In the listing below, find the line with "from math import", then repeat exactly every line from the top through that one.

####

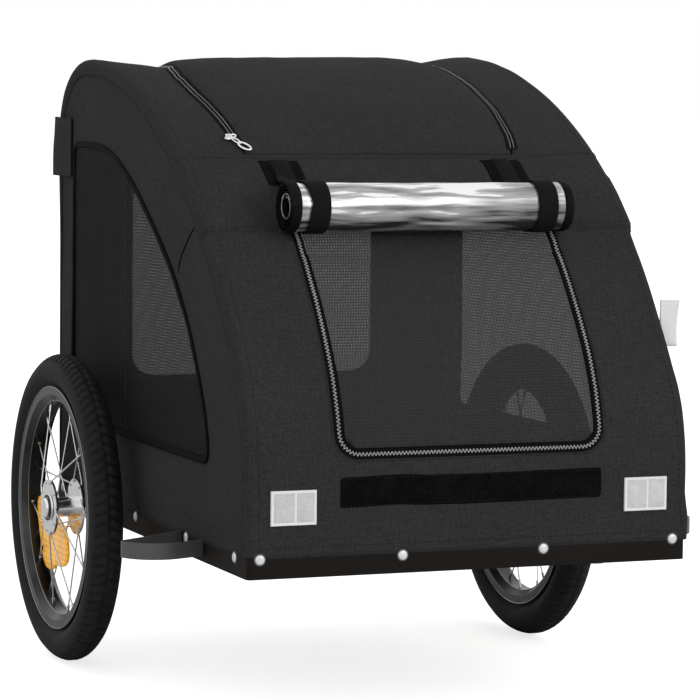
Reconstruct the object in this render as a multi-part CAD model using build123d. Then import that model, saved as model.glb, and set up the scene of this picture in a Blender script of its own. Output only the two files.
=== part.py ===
from build123d import *
import os
from math import atan2, cos, degrees, radians, sin, sqrt

# Dog bike trailer, in millimetres.
# +X is the trailer's left, +Y its rear, +Z up. The origin is the middle of the
# tray's front lower edge, where the trailer is held level.

# Overall body
body_width = 572.0
body_length = 770.0
body_height = 602.0

# Pressed tray
tray_wall = 1.5
tray_lip = 24.0
tray_corner = 6.0

# Cover: fabric walls over a tube frame
fabric = 3.0
frame_tube = 16.0
frame_wall = 1.2
frame_gap = 0.3
seat_gap = 0.3
zip_gap = 5.0

# Side outline: upright front, three tangent arcs, level roof, rear corner
front_upright = 98.5
brow_radius = 503.5
roof_straight = 31.5
rear_corner = 121.0
nose_share = 0.665
brow_share = 0.414

# Side windows
window_border = 124.0
window_sill = 122.0
window_rear_border = 77.0
window_corner = 16.0
binding_width = 8.0
binding_thick = 1.5
mesh_thick = 0.8

# Front door
door_width = 340.0
door_sill = 143.0
door_head_drop = 31.0131
door_corner = 22.0
door_rim = 12.0

# Roof and rear flaps
hatch_front = 275.0
hatch_width = 380.0
rear_flap_sill = 49.0
rear_window_sill = 168.0
rear_window_border = 14.0
rear_window_corner = 32.0
rear_flap_head = 26.0

# Rolled rain cover
roll_radius = 31.0
roll_length = 373.0
roll_shift = -3.0
roll_turn = 46.9
strap_width = 26.0
strap_thick = 1.5
strap_border = 35.5
patch_width = 53.0
patch_length = 40.0
patch_gap = 13.0

# Front furniture
strip_border = 29.5
strip_height = 38.0
strip_gap = 25.0
reflector_width = 57.0
reflector_height = 41.0
reflector_depth = 6.0
reflector_border = 28.0
reflector_low = 61.0

# Tag at the rear corner
tag_height = 80.0
tag_drop = 74.0
tag_reach = 22.0
tag_on_side = 66.0
tag_thick = 2.5

# Wheels
wheel_radius = 202.5
wheel_gap = 48.6
axle_height = 16.5
axle_from_front = 572.0
tyre_section = 22.0
tyre_seat = 1.5
rim_depth = 19.0
rim_half_width = 17.0
rim_wall = 1.7
rim_well_depth = 7.0
rim_spread = 3.0
rim_stagger = 1.2
rim_seat = 0.3
bead_gap = 0.2
spoke_count = 20
spoke_diameter = 2.0
spoke_lead = 38.0
spoke_turn = -33.0
spoke_gap = 0.15
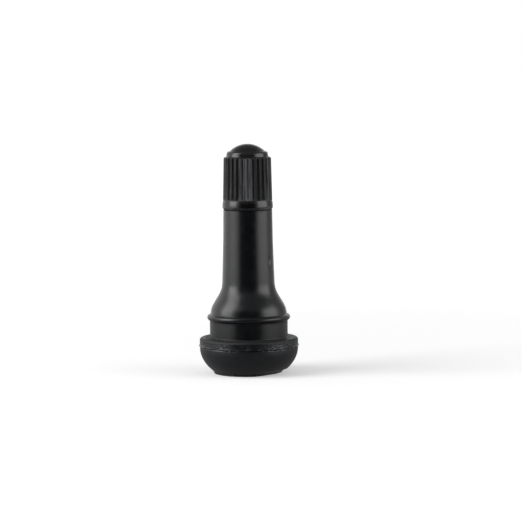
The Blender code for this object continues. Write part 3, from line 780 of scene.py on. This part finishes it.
def plug_detail(angle, r, z):
    """The plug's thread, and the two flats that leave a bridge across its top."""
    if z > PLUG_TOP - BRIDGE_HEIGHT + WELD:
        across = abs(math.sin(angle))
        if across > WELD:
            r = min(r, BRIDGE_WIDTH / 2 / across)
    if r > PLUG_THREADED_R:
        turn = thread_radius(angle, z, CORE_PITCH, CORE_ROOT_R, CORE_CREST_R)
        foot, top = PLUG_FOOT, PLUG_TOP
        on = between(z, foot + 0.1 * MM, foot + CORE_RUN_IN, top - 0.4 * MM, top - 0.1 * MM)
        r += on * (turn - r)
    return r, z


def make_plug(brass):
    """The core's plug, with a step where its two flats begin."""
    points, closed = outline_of("core_plug")
    rows = refined(points, closed, lambda r, z: THREAD_ROW if r > PLUG_THREADED_R else RING_ROW)
    floor = PLUG_TOP - BRIDGE_HEIGHT
    at = next(i for i, (a, b) in enumerate(zip(rows, rows[1:])) if a.y < floor <= b.y)
    rows[at + 1 : at + 1] = [Vector((PLUG_R, floor)), Vector((PLUG_R, floor + 2 * WELD))]
    piece = turned("core_plug_threaded", rows, closed, even_angles(PLUG_SEGMENTS), plug_detail)
    dress(piece, "core_plug", "valve", brass)


def make_rings(brass, pin_brass, white, dark):
    """The pieces without threads, turned as they are in their solids but with rounded corners."""
    for node, body, material, slot in (
        ("core_barrel", "valve", brass, "core_brass"),
        ("barrel_gasket", "valve", white, "gasket_white"),
        ("core_pin", "pin", pin_brass, "pin_brass"),
        ("plunger_cup", "pin", brass, "core_brass"),
        ("plunger_gasket", "pin", dark, "seal_rubber"),
        ("cap_seal", "seal_ring", dark, "seal_rubber"),
    ):
        points, closed = outline_of(node)
        rows = refined(points, closed, lambda r, z: RING_ROW)
        piece = turned(node + "_turned", rows, closed, even_angles(RING_SEGMENTS))
        dress(piece, node, body, material)


def make_spring(steel):
    """The core's spring, as long as its imported solid. The real one shortens as the pin goes down.
    """
    low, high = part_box("core_spring")
    length = high.z - low.z
    middle_r = high.x - SPRING_WIRE_R
    open_rise = length - 2 * SPRING_WIRE_R - 2 * SPRING_CLOSED_PITCH
    open_pitch = open_rise / (SPRING_TURNS - 2)
    verts, faces = [], []
    for i in range(SPRING_TURNS * SPRING_STEPS + 1):
        turns = i / SPRING_STEPS
        closed = min(turns, 1) + max(turns - (SPRING_TURNS - 1), 0)
        rise = closed * SPRING_CLOSED_PITCH + (turns - closed) * open_pitch
        angle = math.tau * turns
        for around in even_angles(SPRING_SIDES):
            r = middle_r + SPRING_WIRE_R * math.cos(around)
            z = low.z + SPRING_WIRE_R + rise + SPRING_WIRE_R * math.sin(around)
            verts.append((r * math.cos(angle), r * math.sin(angle), z))
    rings = SPRING_TURNS * SPRING_STEPS
    for i in range(rings):
        a, b = i * SPRING_SIDES, (i + 1) * SPRING_SIDES
        for s in range(SPRING_SIDES):
            e = (s + 1) % SPRING_SIDES
            faces.append((a + s, b + s, b + e, a + e))
    faces.append(tuple(range(SPRING_SIDES)))
    faces.append(tuple(reversed(range(rings * SPRING_SIDES, (rings + 1) * SPRING_SIDES))))
    mesh = bpy.data.meshes.new("core_spring_wire")
    mesh.from_pydata(verts, [], faces)
    piece = smooth_piece("core_spring_wire", mesh)
    dress(piece, "core_spring", "valve", steel)
    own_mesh(piece)


def cap_detail(angle, r, z):
    """The cap's grooves on its outside and the thread in its bore."""
    if r < CAP_BORE_R + BORE_SLACK:
        foot, top = CAP_FOOT + LEAD_IN, STEM_TIP - NOSE_LENGTH
        if foot < z < top and r > CAP_BORE_R - BORE_SLACK:
            turn = thread_radius(angle, z, THREAD_PITCH, THREAD_ROOT_R, THREAD_CREST_R) + THREAD_GAP
            r += between(z, foot, foot + LEAD_IN, top - 0.5 * MM, top) * (turn - r)
        return r, z
    if z < SKIRT_TOP or z > RIB_TOP + RIB_TOP_CHAMFER + WELD:
        return r, z
    side = CAP_R + CAP_DRAFT * min((RIB_TOP - z) / (RIB_TOP - SKIRT_TOP), 1.0)
    sink = min(max((SKIRT_TOP + FLUTE_RUN_OUT - z) / FLUTE_RUN_OUT, 0.0), 1.0)
    front = (angle + math.pi / 2 + math.pi) % math.tau - math.pi
    depth = FLUTE_DEPTH * (1 - WORN_SHARE * bump_at(front, WORN_ANGLE, WORN_SPAN))
    depth -= FLUTE_EXIT * (1 - math.sqrt(max(1 - sink * sink, 0.0)))
    if depth <= 0:
        return r, z
    share = depth / FLUTE_DEPTH
    half = FLUTE_HALF_WIDTH * math.sqrt(1 - (1 - share) ** 2)
    step = math.tau / FLUTES
    offset = (angle - FLUTE_TURN + math.pi / 2 + step / 2) % step - step / 2
    across = min(abs(offset) * CAP_R / half, 1.0)
    return min(r, side - depth * (1 - across**2.4) ** 1.6), z


def cap_points():
    """The cap's outline: its bore from the ceiling down, then its outside from the foot up."""
    ceiling = DOME_FOOT - CEILING_WALL
    widest = Vector((CAP_R + CAP_DRAFT + SKIRT_PROUD, CAP_FOOT + SKIRT_WIDEST))
    skirt_foot = Vector((widest.x - SKIRT_EDGE, CAP_FOOT))
    sphere_r = (DOME_R**2 + DOME_RISE**2) / (2 * DOME_RISE)
    dome_half = math.degrees(math.asin(DOME_R / sphere_r))
    inside = (
        (0, ceiling + RECESS_DEPTH),
        (RECESS_R - RECESS_DEPTH / 2, ceiling + RECESS_DEPTH),
        (RECESS_R, ceiling),
        (CAVITY_WALL_R, ceiling),
        (CAVITY_WALL_R, STEM_TIP),
        (CAP_BORE_R, STEM_TIP - NOSE_LENGTH),
        (CAP_BORE_R, CAP_FOOT + LEAD_IN),
        (CAP_BORE_R + LEAD_IN, CAP_FOOT),
    )
    run_out = SKIRT_TOP + FLUTE_RUN_OUT * 1.1
    share = (run_out - SKIRT_TOP) / (RIB_TOP - RIB_TOP_BEVEL - SKIRT_TOP)
    grip = (
        (CAP_R + CAP_DRAFT * (1 - share), run_out),
        (CAP_R, RIB_TOP - RIB_TOP_BEVEL),
        (CAP_R - RIB_TOP_CHAMFER, RIB_TOP),
        (CROWN_R + CROWN_FLARE, RIB_TOP + RIB_TOP_CHAMFER),
    )
    points = [Vector(p) for p in inside]
    points += bulge(skirt_foot, widest, SKIRT_ROUNDING, 5)[:-1]
    points += bulge(widest, (CAP_R + CAP_DRAFT, SKIRT_TOP), SKIRT_SWELL, 6)
    points += [Vector(p) for p in grip]
    points += arc(CROWN_R - CROWN_EDGE_R, DOME_FOOT - CROWN_EDGE_R, CROWN_EDGE_R, 0, 90, 8)
    points += arc(0, CAP_APEX - sphere_r, sphere_r, 90 - dome_half, 90, 20)
    points[-1] = Vector((0, CAP_APEX))
    return points


def make_cap(material):
    """The cap, in the form of its solid."""

    def spacing(r, z):
        if r < CAP_BORE_R + BORE_SLACK:
            return BORE_ROW if CAP_FOOT + LEAD_IN < z < STEM_TIP - NOSE_LENGTH else GRIP_ROW
        if SKIRT_TOP < z < SKIRT_TOP + FLUTE_RUN_OUT:
            return RUN_OUT_ROW
        return CROWN_ROW if z > RIB_TOP - 0.4 * MM or z < SKIRT_TOP else GRIP_ROW

    rows = refined(cap_points(), False, spacing, CAP_EDGE)
    step = math.tau / FLUTES
    places = [u * FLUTE_HALF_WIDTH / CAP_R for u in FLUTE_PLACES] + [step / 2]
    start = FLUTE_TURN - math.pi / 2
    angles = [start + step * k + a for k in range(FLUTES) for a in places]
    piece = turned("cap_fluted", rows, False, angles, cap_detail)
    dress(piece, "cap", "cap", material)


# Studio


def empty_material(name):
    """A new material whose only node is its output, of which it gives the surface input."""
    material = bpy.data.materials.new(name)
    material.use_nodes = True
    tree = material.node_tree
    tree.nodes.clear()
    return material, tree, tree.nodes.new("ShaderNodeOutputMaterial").inputs["Surface"]


def stage_object(name, mesh, material):
    thing = add_object(name, mesh)
    mesh.materials.append(material)
    return thing


def stage_disc(name, segments, radius, height, material):
    work = bmesh.new()
    bmesh.ops.create_circle(work, cap_ends=True, segments=segments, radius=radius)
    mesh = bpy.data.meshes.new(name)
    work.to_mesh(mesh)
    work.free()
    disc = stage_object(name, mesh, material)
    disc.location.z = height
    return disc


def only_reflected(card):
    card.visible_camera = False
    card.visible_diffuse = False
    card.visible_shadow = False


def seen_rays(tree):
    """1 for camera, glossy and transmission rays, else 0."""
    path = tree.nodes.new("ShaderNodeLightPath").outputs
    kinds = [path[kind] for kind in ("Is Camera Ray", "Is Glossy Ray", "Is Transmission Ray")]
    return math_node(tree, "MAXIMUM", *kinds)


def make_floor():
    """A pale floor that keeps the valve's shadow."""
    material, tree, surface = empty_material("floor")
    diffuse = tree.nodes.new("ShaderNodeBsdfDiffuse")
    diffuse.inputs["Color"].default_value = FLOOR_COLOUR
    glow = tree.nodes.new("ShaderNodeEmission")
    both = tree.nodes.new("ShaderNodeAddShader")
    away = length_of(tree, tree.nodes.new("ShaderNodeTexCoord").outputs["Object"])
    level = remap(tree, away, FLOOR_NEAR, FLOOR_FAR, GLOW_NEAR, GLOW_FAR)
    tree.links.new(math_node(tree, "MULTIPLY", seen_rays(tree), level), glow.inputs["Strength"])
    tree.links.new(diffuse.outputs[0], both.inputs[0])
    tree.links.new(glow.outputs[0], both.inputs[1])
    tree.links.new(both.outputs[0], surface)
    stage_disc("floor", FLOOR_SIDES, FLOOR_R, -FLOOR_DROP, material)


def make_world():
    """White where it is seen or reflected, and a dimmer fill elsewhere."""
    world = bpy.data.worlds.new("studio")
    world.use_nodes = True
    tree = world.node_tree
    background = tree.nodes["Background"]
    background.inputs["Color"].default_value = (1.0, 1.0, 1.0, 1.0)
    level = remap(tree, seen_rays(tree), 0.0, 1.0, WORLD_FILL, 1.0)
    tree.links.new(level, background.inputs["Strength"])
    bpy.context.scene.world = world


def make_flag(name, near, far, start, end, level):
    """A dark card round the valve from one (radius, z) to another.

    Its angles are from -Y, to the right.
    """
    material, tree, surface = empty_material(name)
    glow = tree.nodes.new("ShaderNodeEmission")
    glow.inputs["Strength"].default_value = level
    tree.links.new(glow.outputs[0], surface)
    verts, faces = [], []
    for i in range(FLAG_STEPS + 1):
        angle = math.radians(start + (end - start) * i / FLAG_STEPS)
        for radius, z in (near, far):
            verts.append((radius * math.sin(angle), -radius * math.cos(angle), z))
    for i in range(FLAG_STEPS):
        faces.append((2 * i, 2 * i + 2, 2 * i + 3, 2 * i + 1))
    mesh = bpy.data.meshes.new(name)
    mesh.from_pydata(verts, [], faces)
    only_reflected(stage_object(name, mesh, material))


def make_panel(name, height, radius, level, left, fade):
    """A disc over or under the valve whose level changes between two X, from that on the left."""
    material, tree, surface = empty_material(name)
    glow = tree.nodes.new("ShaderNodeEmission")
    x, _, _ = coordinates(tree, tree.nodes.new("ShaderNodeTexCoord").outputs["Object"])
    tree.links.new(remap(tree, x, *fade, left, level), glow.inputs["Strength"])
    tree.links.new(glow.outputs[0], surface)
    only_reflected(stage_disc(name, PANEL_SIDES, radius, height, material))


def make_softbox(name, angle, height, width, tall, radiance):
    """A softbox that faces the valve. The angle is from -Y, to the right."""
    light = bpy.data.lights.new(name, "AREA")
    light.shape = "RECTANGLE"
    light.size = width
    light.size_y = tall
    light.energy = radiance * math.pi * width * tall
    lamp = add_object(name, light)
    turn = math.radians(angle)
    lamp.location = (SOFTBOX_AWAY * math.sin(turn), -SOFTBOX_AWAY * math.cos(turn), height)
    aim = Vector((0, 0, AIM_HEIGHT)) - lamp.location
    lamp.rotation_euler = aim.to_track_quat("-Z", "Y").to_euler()
    lamp.visible_camera = False


def make_studio():
    """Two softboxes at the sides, and cards that only the valve's reflections see."""
    make_floor()
    make_world()
    mat_z, card_z = -0.004 * MM, -0.01 * MM
    make_flag("front_flag", near=(0.1, 0.0), far=(0.1, 0.075), start=-41, end=41, level=0.005)
    make_flag("front_mat", near=(0.035, mat_z), far=(0.13, mat_z), start=-38, end=38, level=0.02)
    make_flag("right_rear_flag", near=(0.2, 0.0), far=(0.2, 0.3), start=104, end=150, level=0.4)
    make_panel("ceiling", 0.36, radius=0.6, level=0.25, left=0.7, fade=(-0.4, -0.1))
    make_panel("floor_card", card_z, radius=0.12, level=0.25, left=0.36, fade=(-0.016, -0.002))
    make_softbox("left_softbox", -72.5, height=0.2, width=0.24, tall=0.36, radiance=4.0)
    make_softbox("right_softbox", 72, height=0.12, width=0.285, tall=0.22, radiance=2.1)


def make_camera():
    camera = bpy.data.cameras.new("camera")
    camera.sensor_width = CAMERA_SENSOR
    camera.lens = CAMERA_LENS
    eye = add_object("camera", camera)
    turn = Matrix.Rotation(CAMERA_TILT, 4, "X") @ Matrix.Rotation(CAMERA_ROLL, 4, "Z")
    eye.matrix_world = Matrix.Translation(CAMERA_PLACE) @ turn
    bpy.context.scene.camera = eye


def build():
    rubber = body_rubber()
    plastic = cap_plastic()
    brass = turned_metal("stem_brass", *STEM_BRASS)
    core_brass = turned_metal("core_brass", *CORE_BRASS)
    pin_brass = turned_metal("pin_brass", *PIN_BRASS)
    steel = turned_metal("spring_steel", *SPRING_STEEL)
    white = soft_material("gasket_white", *GASKET_WHITE, size=0.6 * MM)
    dark = soft_material("seal_rubber", *SEAL_RUBBER, size=0.5 * MM)
    make_rubber(rubber)
    make_stem(brass)
    make_plug(core_brass)
    make_rings(core_brass, pin_brass, white, dark)
    make_spring(steel)
    make_cap(plastic)
    make_studio()
    make_camera()
    bpy.context.scene.view_settings.view_transform = "Standard"


build()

####

- Answer for this exercise -
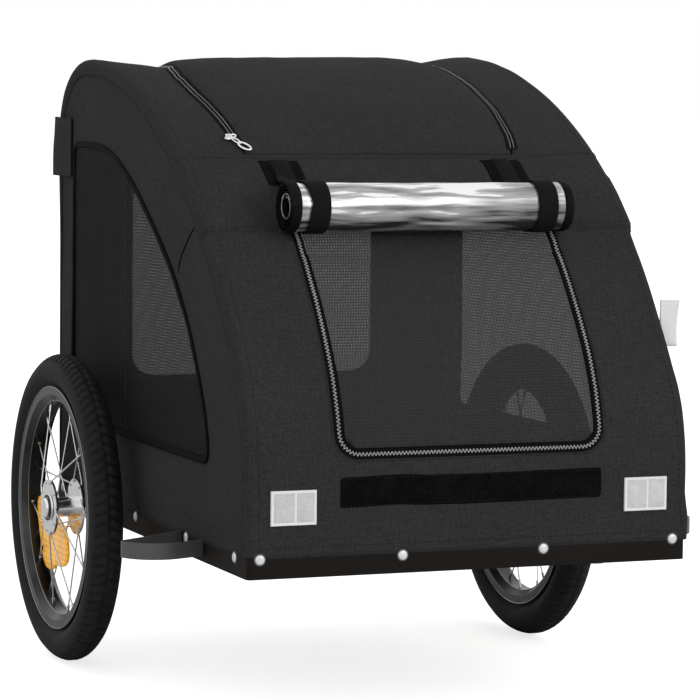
Reconstruct the object in this render as a multi-part CAD model using build123d. Then import that model, saved as model.glb, and set up the scene of this picture in a Blender script of its own. Output only the two files.
=== part.py ===
from build123d import *
import os
from math import atan2, cos, degrees, radians, sin, sqrt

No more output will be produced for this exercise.